Лучше страховки не придумаешь, и все пенсионные планы обзавидуются, но в такой подход заложен один очевидный недочет. По сути, вы ставите все деньги на один-единственный рынок – рынок недвижимости – и отрубаете пути к отступлению. К сожалению, очень часто ваше жилище перестает быть вашей крепостью и обращается в карточный домик – об этом мы и поговорим в следующей главе. Что еще печальнее, в истинности нашего утверждения воочию убеждаются не одни только обитатели Нового Орлеана.
Глава V
Как за каменной стеной
Собственность – любимая экономическая забава англоязычного мира. Как никакой другой аспект финансовой жизни, она будоражит воображение огромных масс людей. Ну какое еще инвестиционное решение породило столько разговоров за обеденным столом? Рынок недвижимости неповторим. Каждый – каждый! – взрослый человек, профессор он или неуч, имеет свое мнение по поводу его перспектив. Малые дети учатся карабкаться по имущественной лестнице, прежде чем получают карманные деньги [50]. Обучение проходит легко и приятно – на примере самой настоящей игры в собственность.

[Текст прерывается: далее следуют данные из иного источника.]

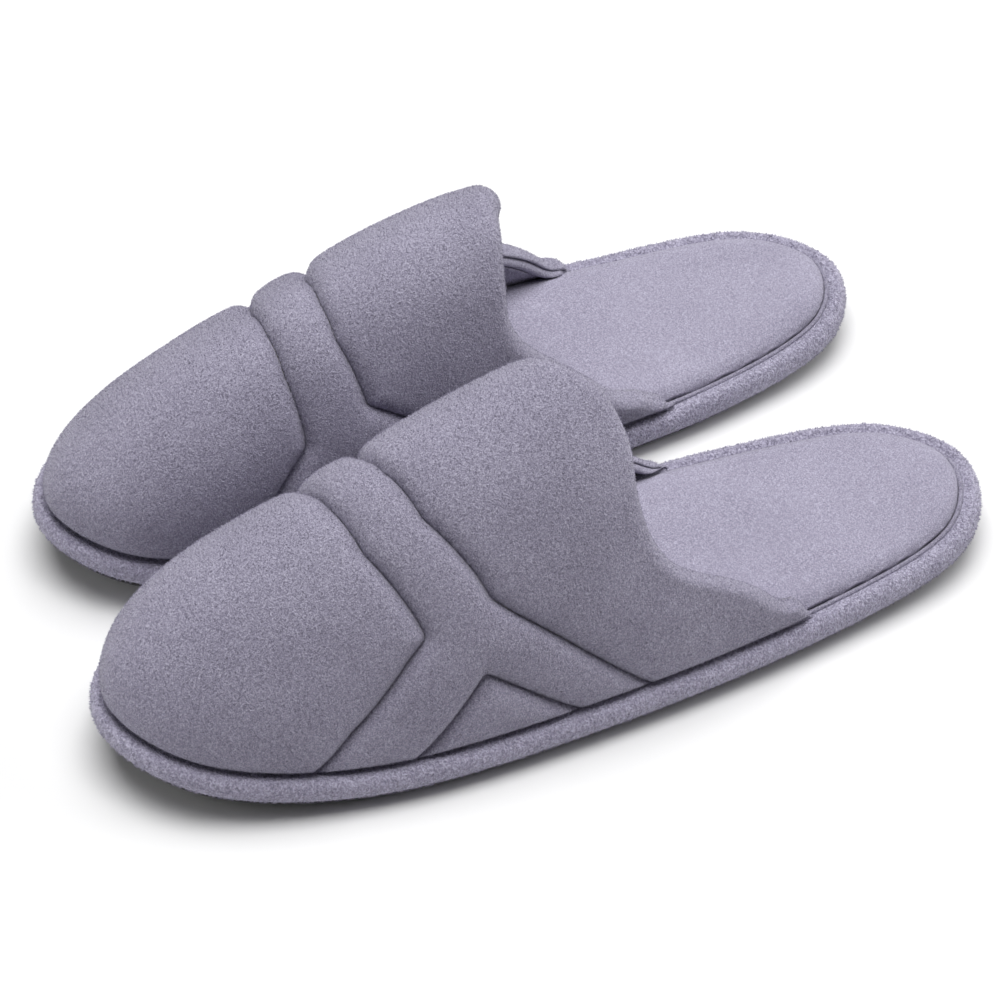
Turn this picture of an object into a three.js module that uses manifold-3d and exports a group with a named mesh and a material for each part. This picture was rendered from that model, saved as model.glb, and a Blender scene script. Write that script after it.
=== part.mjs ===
// A pair of closed-toe spa slippers. Millimetres, +Z up, toes towards -Y, the left slipper at +X.
// One slipper is drawn as the left one, with its outer (lateral) side at +X. The right one is its mirror.
import * as THREE from 'three';
import { LoftGeometry } from 'three/addons/geometries/LoftGeometry.js';
import { mergeVertices } from 'three/addons/utils/BufferGeometryUtils.js';
import Module from 'manifold-3d';

const wasm = await Module();
wasm.setup();

// ---- Driving dimensions ----
const gap = 0.3; // clearance left between two pieces that touch
const layerGap = 0.7; // the same between two curved layers

// Sole outline: how far it reaches from the middle line, on the outer and inner side of the foot.
const soleLength = 270;
const outerSide = { toe: 29.5, ball: 44.8, waist: 46.2, heel: 40, heelEnd: 28 };
const innerSide = { toe: 28.7, ball: 37.1, waist: 38.2, heel: 37.4, heelEnd: 27 };
const toeSpring = 9; // how far the tip of the sole curls up
const heelSpring = 4;
const flatHalf = 60; // half of the length that lies flat

// Sole sandwich, from the floor up.
const outsoleThickness = 3.2;
const outsoleInset = 3;
const outsoleBevel = 0.8;
const wrapThickness = 1.2;
const wrapRoom = 0.7; // between the wrap's side and the midsole
const wrapShoulder = [[1.3, 0.7], [0.3, 2.2], [0, 3.6]]; // side of the wrap, as [inset, drop from the seam]
const wrapTuck = [[0.6, 1], [2.2, 0]]; // where it turns under, as [inset, height above the outsole]
const wrapFlange = 12; // how far it turns in under the midsole
const midsoleThickness = 3.4;
const midsoleInset = 2.4;
const boardThickness = 1;
const seamInset = 3.2; // the feather seam, where upper, insole and wrap meet
const insoleRise = 5.4; // crown of the insole above the board
const insoleClearance = 0.9; // between the insole's edge and the upper
const coverThickness = 1.4;
const pipingRadius = 0.9;
const pipingEndClearance = 6; // from each collar end

// Upper: a padded arch over the foot.
const instepHeight = 75; // ridge above the feather seam, at the tongue
const toeBoxHeight = 22.5;
const toeLength = 46; // the stretch over which the toe rounds down to the sole
const instepAt = 10; // where the ridge stops rising
const ridgeLean = 0.165; // the ridge lies over the big toe side, by this much for each mm of height
const panelThickness = 1.3;
const foamAtSeam = 0.4;
const foamThickness = 4;
const foamSwell = 14; // height over which the foam reaches its full thickness
const liningThickness = 0.7;
const bindingWidth = 2.6;
const bindingSection = [[0, 0], [1, 0], [1, 0.5], [0.75, 1], [0.25, 1], [0, 0.5]]; // shares of depth, width
const seamWidth = 0.5; // groove between two panels
const seamOverrun = 4; // how far each groove is cut on below the feather seam

// The pair: the right slipper stands a little further back, toe turned in.
const pairSpacing = 86.9;
const rightSetBack = 13;
const rightTurn = THREE.MathUtils.degToRad(4.5);

// Lines on the upper, as [y, angle]: 0 is the ridge, 90 the outer feather seam, -90 the inner one.
const rimLine = [
  [58, 87], [53, 84.2], [42, 79], [18, 66.5], [8, 58], [5, 47], [6, 32], [3, 14],
  [-2, 0], [-5, -16], [-8, -34], [-8, -47], [1, -59], [22, -75.5], [38, -82.8], [50, -87],
];
const toeCapLine = [
  [-90, 90], [-79, 75], [-61, 59], [-55, 55], [-57, 48], [-65, 25], [-68, 0],
  [-69, -25], [-68, -46], [-68, -53], [-73, -59], [-82, -72], [-94, -90],
];
const vampLine = [
  [8, 90], [-12, 74], [-30, 59], [-36, 53], [-38, 47], [-48, 25], [-52, 0],
  [-53, -22], [-50, -42], [-49, -49], [-41, -56], [-22, -72], [0, -90],
];
const outerGussetLine = [[-63, 90], [-41, 70], [-14, 90]];
const innerGussetLine = [[-69, -90], [-48, -69], [-21, -90]];

// How finely the curved surfaces are divided.
const aroundSole = 30;
const innerInset = wrapFlange + 2; // plates share their rings from here to the middle
const innerRings = [1, 0.7, 0.44, 0]; // all within 0.44 lies flat
const alongUpper = 24;
const upUpper = 6;
const seamPoints = 720; // round the feather seam, before the upper's own spacing
const pipingPoints = 32;

// ---- Heights worked out from the sandwich ----
const wrapBottom = outsoleThickness + gap;
const midsoleBottom = wrapBottom + wrapThickness + gap;
const boardBottom = midsoleBottom + midsoleThickness + layerGap;
const boardTop = boardBottom + boardThickness;
const seamHeight = boardTop + layerGap;
const layersAtSeam = panelThickness + foamAtSeam + liningThickness + 2 * layerGap;
const insoleInset = seamInset + layersAtSeam + insoleClearance;

// ---- Helpers ----
const mix = THREE.MathUtils.lerp;
const smooth = THREE.MathUtils.smoothstep;

function springAt(y) {
  const run = soleLength / 2 - flatHalf;
  const beyond = Math.max(0, Math.abs(y) - flatHalf) / run;
  return (y < 0 ? toeSpring : heelSpring) * beyond * beyond;
}

function solePoints() {
  const stations = ['toe', 'ball', 'waist', 'heel', 'heelEnd'];
  const yAt = (k) => (-soleLength / 2) * Math.cos(((k + 1) * Math.PI) / 6);
  const outer = stations.map((name, k) => new THREE.Vector3(outerSide[name], yAt(k), 0));
  const inner = stations.map((name, k) => new THREE.Vector3(-innerSide[name], yAt(k), 0));
  const toe = new THREE.Vector3(0, -soleLength / 2, 0);
  const heel = new THREE.Vector3(0, soleLength / 2, 0);
  return [toe, ...outer, heel, ...inner.reverse()];
}

const soleCurve = new THREE.CatmullRomCurve3(solePoints(), true, 'catmullrom', 0.5);

// A point of the sole outline moved inwards, t going once round from the toe by the outer side.
function edgePoint(t, inset, height) {
  const point = soleCurve.getPoint(t);
  const along = soleCurve.getTangent(t);
  point.x -= along.y * inset;
  point.y += along.x * inset;
  point.z = height + springAt(point.y);
  return point;
}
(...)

В 1903 году американка Элизабет Филлипс по прозвищу Лиззи, страстная поклонница экономиста радикальных воззрений Генри Джорджа, произвела на свет игру, сегодня известную всему миру как “Монополия”. В утопических грезах Джорджа и его ученицы все налоги заменялись единым налогом на землю. По задумке создательницы, игра должна была изобличить несправедливость уклада, при котором малое число землевладельцев богатело за счет арендных платежей от своих жильцов. “Игра землевладельца” – так назывался прототип “Монополии” – кое в чем походила на свою знаменитую родственницу (непрерывная квадратная лента игрового поля, угол со зловещей надписью “Отправляйтесь в тюрьму”), но была одновременно слишком сложной и нравоучительной, чтобы оказаться успешной. Среди ее преданных почитателей с самого начала выделялись Скот Ниринг из Уортона и Гай Тагвелл из Колумбийского университета: оба профессора использовали игру на своих занятиях, правда в чуть измененном виде. И лишь после того как друзья пригласили Чарльза Дарроу попытать счастья на настольной версии приморского курорта Атлантик-Сити (штат Нью-Джерси), сидевший без работы водопроводчик сумел разглядеть таившиеся в “Монополии” коммерческие возможности. Дарроу перерисовал саму площадку, так что теперь каждая улица отмечалась яркой полосочкой, и выпилил из дерева малюсенькие дома и отели – игроки могли “строить” их на своих клетках. Бывший сантехник обладал не только золотыми руками (при желании он выдавал готовую игру за 8 часов), но и деловой смекалкой, и уже на Рождество 1934 года жители Филадельфии могли приобрести его версию игры в универмаге Джона Уонамейкера и магазине игрушек Ф.А.О. Шварца. Уже очень скоро Дарроу перестал справляться с заказами в одиночку. В 1935 году права на “Монополию” перешли к основанной за полвека до того братьями Паркер фирме, как раз и занимавшейся настольными играми (с “Игрой землевладельца” те в свое время решили не связываться)1.